Reps. Redfern and Ashford, along with state Reps. Teresa Fedor (D., Toledo) and Michael Sheehy (D., Oregon), also called on Gov. John Kasich to take immediate action by releasing money from Ohio’s $2 billion dollar rainy-day fund to help Toledo and other Lake Erie shoreline communities deal with the 2014 algae-induced water crisis.

“The governor declared, rightly so, that this region is in a state of emergency. This is akin to a devastating tornado. This is not a question about money. The state has plenty of money. This is a time of action,” Mr. Redfern said.

To do so, the governor first would need to convene an emergency session of the Ohio General Assembly for a vote.

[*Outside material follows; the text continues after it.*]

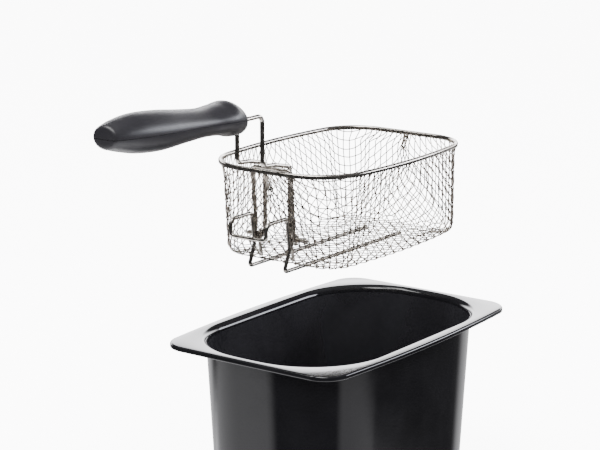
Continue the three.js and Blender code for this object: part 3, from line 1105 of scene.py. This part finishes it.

Ms. Fedor is also asking the governor to immediately declare the Maumee River region a distressed watershed.

That would allow the state to regulate the storage of animal manure, and would require commercial business and agricultural business to develop plans on how they dump nutrients and chemicals into the watershed, Ms. Fedor said.

The Maumee River is the largest Lake Erie tributary.

“We are going to fix it. I want to see tomorrow that they do something to fix it,” Ms. Fedor said.

Mr. Sheehy also believes the water crisis has changed the political climate in Ohio, so he plans to reintroduce legislation that would restrict large industrial farms from spreading manure on frozen or snow-covered ground, which would reduce the amount phosphorus going into the river system.

Mr. Kasich’s spokesman Rob Nichols said the governor is considering many options for addressing the water crisis.

“We appreciate their ideas and as we continue our after-action review of the events in Toledo, everything remains on the table,” he said.